Les sportifs ont également leur rôle à jouer en devenant des ambassadeurs de l’écologie, à l’image de ce que certains joueurs de foot ont pu faire contre le racisme. Ainsi, entre 2013 et 2016, l’UEFA avait-elle diffusé plusieurs clips baptisés « Say no to racism », le temps à quelques stars du football de prononcer ces mots.
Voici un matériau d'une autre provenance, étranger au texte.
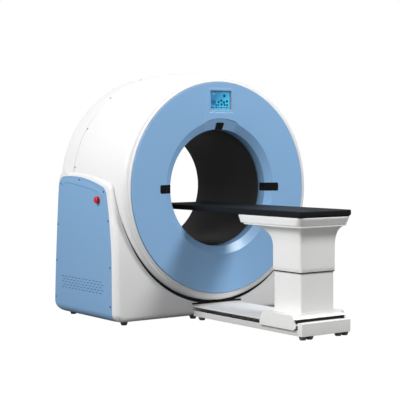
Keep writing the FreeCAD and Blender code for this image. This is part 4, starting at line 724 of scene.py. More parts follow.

De telles campagnes de communication en faveur de l’environnement pourraient faciliter le message écologique. « Mais sans des mesures vraiment ambitieuses, notamment la baisse du recours à l’avion par une relocalisation des événements et une diminution de leur fréquence, difficile d’imaginer de grands-messes sportives réellement écologiques », ponctue Lucas Faivre.
Les organisateurs des JO et de la CDM pourraient-ils envisager de diviser par deux le rythme de leurs compétitions ? Difficile quand la grande majorité des revenus proviennent de la vente des droits télé, soit 3,4 milliards d’euros rien que pour le Qatar en 2022. Reste encore la piste de synchroniser les compétitions féminines et masculines, d’harmoniser les calendriers des différentes compétitions, voire d’organiser les JO sur un site olympique fixe, celui d’Athènes par exemple. Autant d’idées qui ne séduisent pas vraiment les organisateurs, devenus dépendants d’une économie construite sur la mondialisation et le néolibéralisme.